TASK DETAILS: Output, please, exactly those lines of the listing that come before the line with "# that (0, -1)", along with that line itself.

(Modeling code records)

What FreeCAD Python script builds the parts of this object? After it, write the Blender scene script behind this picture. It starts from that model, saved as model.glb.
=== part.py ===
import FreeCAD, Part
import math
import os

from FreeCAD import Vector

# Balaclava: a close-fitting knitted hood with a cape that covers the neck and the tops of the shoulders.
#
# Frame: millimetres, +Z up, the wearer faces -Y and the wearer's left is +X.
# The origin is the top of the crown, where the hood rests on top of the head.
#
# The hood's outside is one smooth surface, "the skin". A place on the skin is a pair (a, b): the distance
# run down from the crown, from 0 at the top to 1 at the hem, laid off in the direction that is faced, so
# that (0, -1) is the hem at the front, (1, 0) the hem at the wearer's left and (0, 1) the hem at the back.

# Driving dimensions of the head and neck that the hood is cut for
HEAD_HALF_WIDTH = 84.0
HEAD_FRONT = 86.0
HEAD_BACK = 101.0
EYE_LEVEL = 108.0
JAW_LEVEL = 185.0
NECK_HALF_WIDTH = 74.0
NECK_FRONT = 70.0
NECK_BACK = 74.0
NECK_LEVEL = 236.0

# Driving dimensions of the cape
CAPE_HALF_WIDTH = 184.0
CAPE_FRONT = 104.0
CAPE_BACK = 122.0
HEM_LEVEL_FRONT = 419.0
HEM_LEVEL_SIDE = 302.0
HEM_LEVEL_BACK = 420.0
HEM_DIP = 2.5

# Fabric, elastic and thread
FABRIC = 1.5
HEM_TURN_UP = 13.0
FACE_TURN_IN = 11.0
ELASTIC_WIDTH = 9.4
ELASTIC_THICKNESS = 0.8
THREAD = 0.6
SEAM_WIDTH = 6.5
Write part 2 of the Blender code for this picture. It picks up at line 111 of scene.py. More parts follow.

OUTPUT FOR THIS TASK:
What FreeCAD Python script builds the parts of this object? After it, write the Blender scene script behind this picture. It starts from that model, saved as model.glb.
=== part.py ===
import FreeCAD, Part
import math
import os

from FreeCAD import Vector

# Balaclava: a close-fitting knitted hood with a cape that covers the neck and the tops of the shoulders.
#
# Frame: millimetres, +Z up, the wearer faces -Y and the wearer's left is +X.
# The origin is the top of the crown, where the hood rests on top of the head.
#
# The hood's outside is one smooth surface, "the skin". A place on the skin is a pair (a, b): the distance
# run down from the crown, from 0 at the top to 1 at the hem, laid off in the direction that is faced, so
# that (0, -1) is the hem at the front, (1, 0) the hem at the wearer's left and (0, 1) the hem at the back.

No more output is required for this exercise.